RARA-AVIS: HOT ROCK and BLACK ICE

From: Mark D. Nevins (nevins_mark@yahoo.com)
Date: 21 Jun 2009

  • Next message: sonny: "Re: RARA-AVIS: HOT ROCK and BLACK ICE"

    MRT:
    "Well, remember how many times it took the Dortmunder gang to get close to the Hot Rock? One night I started thinking of taking that novel and rewriting it with all the humor taken out. It didn't go beyond theoretical speculation, but I think it could be done. The danger is that it might become a standard "thriller"!"
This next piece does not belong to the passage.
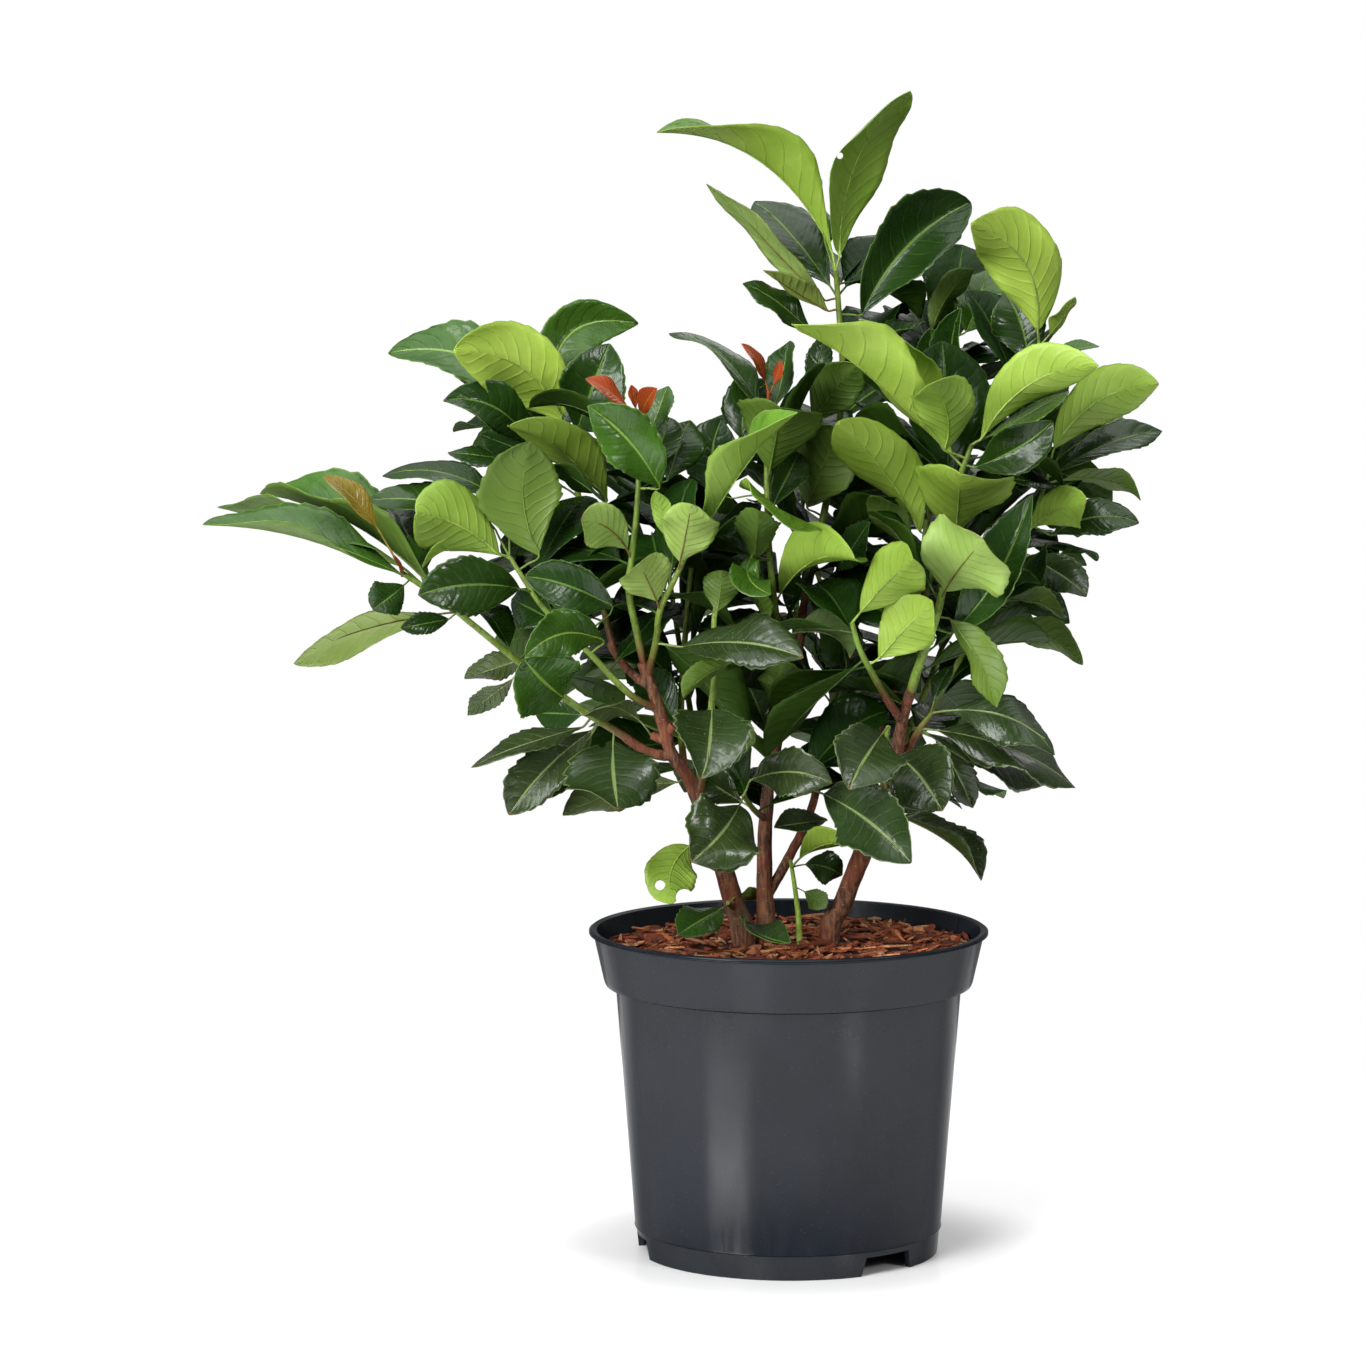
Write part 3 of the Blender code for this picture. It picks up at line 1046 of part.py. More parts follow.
def draw_back_leaf(path, number, count, lean, draw):
    """One draw of a back leaf: its place goes up the stem with a turn of two fifths for each leaf."""
    first, reach = BACK_PLACES
    spot = (first + reach * (number + draw.random()) / count) * (len(path) - 1)
    low = min(int(spot), len(path) - 2)
    root = path[low] + (path[low + 1] - path[low]) * (spot - low)
    turn = math.radians(BACK_TURN * number + draw.uniform(-BACK_TURN, BACK_TURN) / 2)
    out = Vector((math.cos(turn), lean[0] + lean[1] * math.sin(turn), draw.uniform(*BACK_RISE))).normalized()
    roll = draw.uniform(-BACK_ROLL, BACK_ROLL)
    return back_leaf(root, out, draw.uniform(*BACK_LENGTH), roll, draw.uniform(*BACK_DROOP))


def add_leaf(placed, leaves, node, shape):
    rings = leaf_rings(*shape)
    faces = leaf_faces(rings)
    placed.add(node, "leaf", rings, faces)
    leaves[node].append((rings, faces))


# Putting it together

def keep_largest(target):
    """Drops loose scraps that a cut leaves, so that one body remains."""
    mesh = bmesh.new()
    mesh.from_mesh(target.data)
    left = set(mesh.verts)
    groups = []
    while left:
        group, edge = set(), [left.pop()]
        while edge:
            point = edge.pop()
            group.add(point)
            for link in point.link_edges:
                other = link.other_vert(point)
                if other in left:
                    left.discard(other)
                    edge.append(other)
        groups.append(group)
    groups.sort(key=len, reverse=True)
    for group in groups[1:]:
        bmesh.ops.delete(mesh, geom=list(group), context="VERTS")
    mesh.to_mesh(target.data)
    mesh.free()


def blended(node):
    """A finish for a leafy node: the mean of its leaves' tones."""
    tones = [leaf[-1] for leaf in SHOOTS[node]["leaves"]] or ["dark"]
    parts = [COLOURS[tone] for tone in tones]
    colour = tuple(sum(part[0][c] for part in parts) / len(parts) for c in range(3))
    COLOURS[node] = (colour, sum(part[1] for part in parts) / len(parts))
    return node


def make_wood(stems):
    for node in WOOD:
        fuse(node, [tube(path, radii, TRUNK_SIDES if number == 0 else STEM_SIDES)
                    for number, (path, radii) in enumerate(stems[node])], "bark")


def make_shoots(stems, leaves):
    for node, rows in SHOOTS.items():
        if not leaves[node]:
            continue
        solids = [tube(path, radii, STEM_SIDES) for path, radii in stems[node]] + leaves[node]
        shoot = fuse(node, solids, blended(node))
        if rows["host"] != "soil":
            near = [part for part in stems[rows["host"]] if reaches(part[0], solids[0][0])]
            cut(shoot, [
                add_object("host", *tube(path, [r + GAP for r in radii], TRUNK_SIDES, GAP), "bark")
                for path, radii in near
            ])
        keep_largest(shoot)


def reaches(path, points):
    """Whether a stem comes near the first ring of a shoot."""
    root = points[0]
    for start, end in zip(path, path[1:]):
        along = end - start
        share = max(0.0, min(1.0, (root - start).dot(along) / along.length_squared))
        if (start + along * share - root).length < HOST_REACH:
            return True
    return False


def main():
    for made in list(bpy.data.objects):
        bpy.data.objects.remove(made)
    stems, leaves = place_leaves()
    make_pot()
    roots = []
    for node in (*WOOD, "basal_sprout"):
        path, radii = stems[node][0]
        roots.append((path[0].x, path[0].y, path[0].z, radii[0]))
    make_compost(roots)
    make_mulch(roots)
    make_wood(stems)
    make_shoots(stems, leaves)


main()
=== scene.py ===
import math
import random

import bmesh
import bpy
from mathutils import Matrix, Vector, noise
from mathutils.bvhtree import BVHTree


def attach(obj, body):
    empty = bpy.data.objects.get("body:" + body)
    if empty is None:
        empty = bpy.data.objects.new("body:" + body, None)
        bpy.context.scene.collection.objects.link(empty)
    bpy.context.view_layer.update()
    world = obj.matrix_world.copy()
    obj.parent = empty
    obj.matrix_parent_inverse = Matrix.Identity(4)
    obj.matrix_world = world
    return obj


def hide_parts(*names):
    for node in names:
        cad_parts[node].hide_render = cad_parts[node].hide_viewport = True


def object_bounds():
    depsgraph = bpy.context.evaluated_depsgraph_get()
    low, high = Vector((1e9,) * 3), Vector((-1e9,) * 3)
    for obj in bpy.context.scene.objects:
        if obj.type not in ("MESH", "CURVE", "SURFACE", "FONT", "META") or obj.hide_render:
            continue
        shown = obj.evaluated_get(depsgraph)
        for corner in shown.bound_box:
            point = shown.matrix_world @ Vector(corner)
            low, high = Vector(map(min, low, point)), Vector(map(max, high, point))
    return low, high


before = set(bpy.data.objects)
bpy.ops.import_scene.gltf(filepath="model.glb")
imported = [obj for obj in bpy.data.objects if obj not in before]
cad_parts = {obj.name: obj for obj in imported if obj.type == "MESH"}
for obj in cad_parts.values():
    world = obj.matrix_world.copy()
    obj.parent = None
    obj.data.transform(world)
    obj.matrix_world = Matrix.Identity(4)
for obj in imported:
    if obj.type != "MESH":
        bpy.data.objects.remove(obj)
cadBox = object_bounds()

# A potted cherry laurel. Plant sizes are in mm as seen from the front, in the plane of the pot's axis,
# with a depth; seenPoint takes them to their true place along the line of sight.
mm = 0.001
eye = Vector((-0.0608, -2.8, 0.6265))
rearEye = Vector((0.0, 2.8, 0.63))
photo = {"pitch": 6.06, "width": 1366, "focal": 4911, "sensor": 36}  # degrees down, pixels, pixels, mm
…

    I am pretty sure that Westlake said that THE HOT ROCK started out as a serious heist novel, but kept turning comic as he was writing it, so he decided to make it a funny book. It is quite funny--but am pretty sure it does not shed any light on the "silly noir" question. (By the way, in all the discussion of "silly noir," nobody has mentioned the work of Garth Ennis, who is surely one of the best examples I know of for "over the top"--PREACHER, anyone?)

    Incidentally, I just finished THE BLACK ICE SCORE--I have been reading the "Parker" novels in publication order (slowly), and I have to believe that BLACK ICE was a major influence on HOT ROCK, as it has many of the same elements (African nation and embassy, precious gems to be recovered, etc.). To be honest, I found BLACK ICE the weakest of the Parker novels thus far, and I'm now actually wondering if Westlake was being a little deceitful in describing the origin of THE HOT ROCK: I'm not sure that HOT ROCK started as a serious novel, but rather I wonder if, having finished BLACK ICE, Westlake felt it was not a great success and, several years later, "rewrote" it as HOT ROCK.